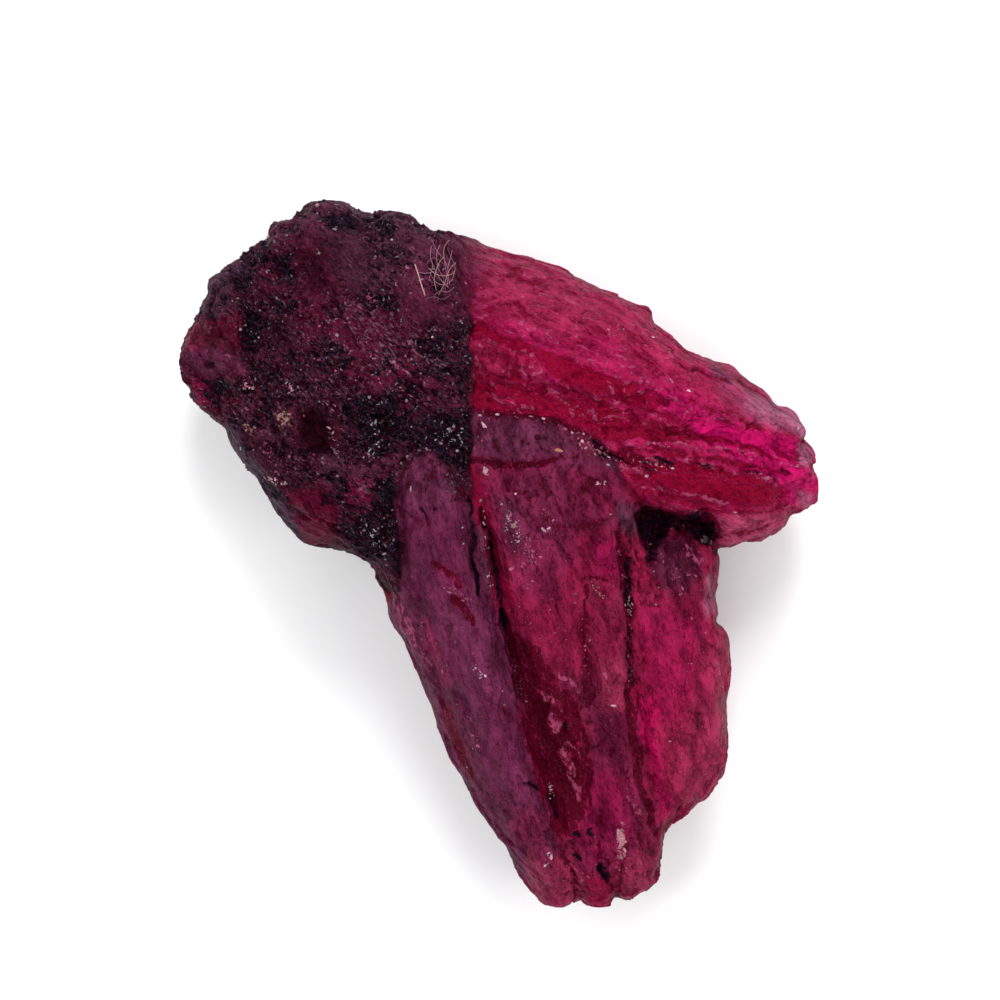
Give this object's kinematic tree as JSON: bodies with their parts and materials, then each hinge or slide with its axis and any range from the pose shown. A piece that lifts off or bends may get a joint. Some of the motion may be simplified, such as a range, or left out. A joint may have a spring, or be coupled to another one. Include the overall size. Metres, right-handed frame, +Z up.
{
  "type": "raw ruby crystal",
  "caption": "Rough, uncut cluster of red corundum: a dark granular lump with a long bladed wing and a fan of fused finger-like crystals, lying on a flat broken base.",
  "frame": {"origin": "middle of the bounding box, on the flat broken base that the stone lies on", "axes": "+Z up out of the base, +Y from the finger tips to the lump's peak, +X from the lump to the wing's tip"},
  "size_m": [0.0322, 0.0356, 0.0133],
  "materials": {
    "ruby": "waxy and faintly translucent, rough broken faces with small glints"
  },
  "bodies": {
    "root": {"ruby_crystal": "ruby"}
  },
  "joints": []
}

■ **REQUIREMENT**:
Extract each line of the material exactly as it stands.

■ **FINISHED TASK**:
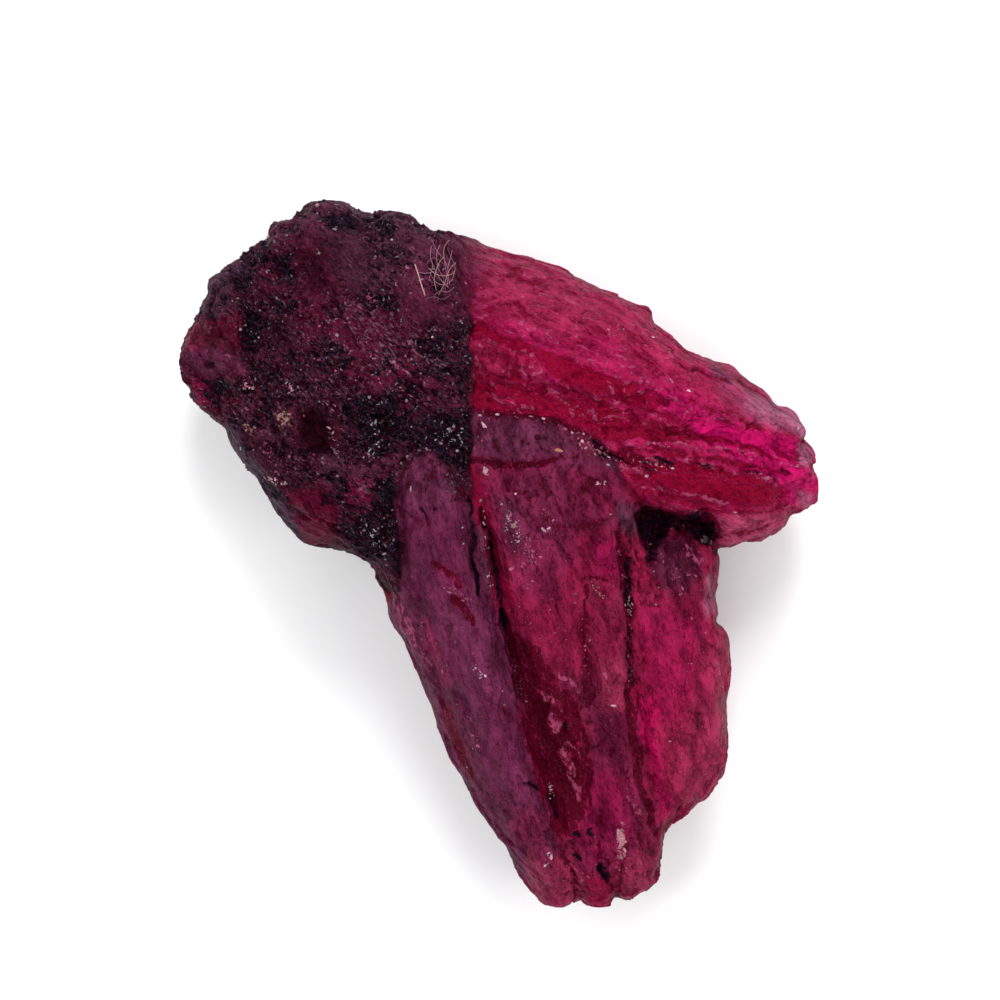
Give this object's kinematic tree as JSON: bodies with their parts and materials, then each hinge or slide with its axis and any range from the pose shown. A piece that lifts off or bends may get a joint. Some of the motion may be simplified, such as a range, or left out. A joint may have a spring, or be coupled to another one. Include the overall size. Metres, right-handed frame, +Z up.
{
  "type": "raw ruby crystal",
  "caption": "Rough, uncut cluster of red corundum: a dark granular lump with a long bladed wing and a fan of fused finger-like crystals, lying on a flat broken base.",
  "frame": {"origin": "middle of the bounding box, on the flat broken base that the stone lies on", "axes": "+Z up out of the base, +Y from the finger tips to the lump's peak, +X from the lump to the wing's tip"},
  "size_m": [0.0322, 0.0356, 0.0133],
  "materials": {
    "ruby": "waxy and faintly translucent, rough broken faces with small glints"
  },
  "bodies": {
    "root": {"ruby_crystal": "ruby"}
  },
  "joints": []
}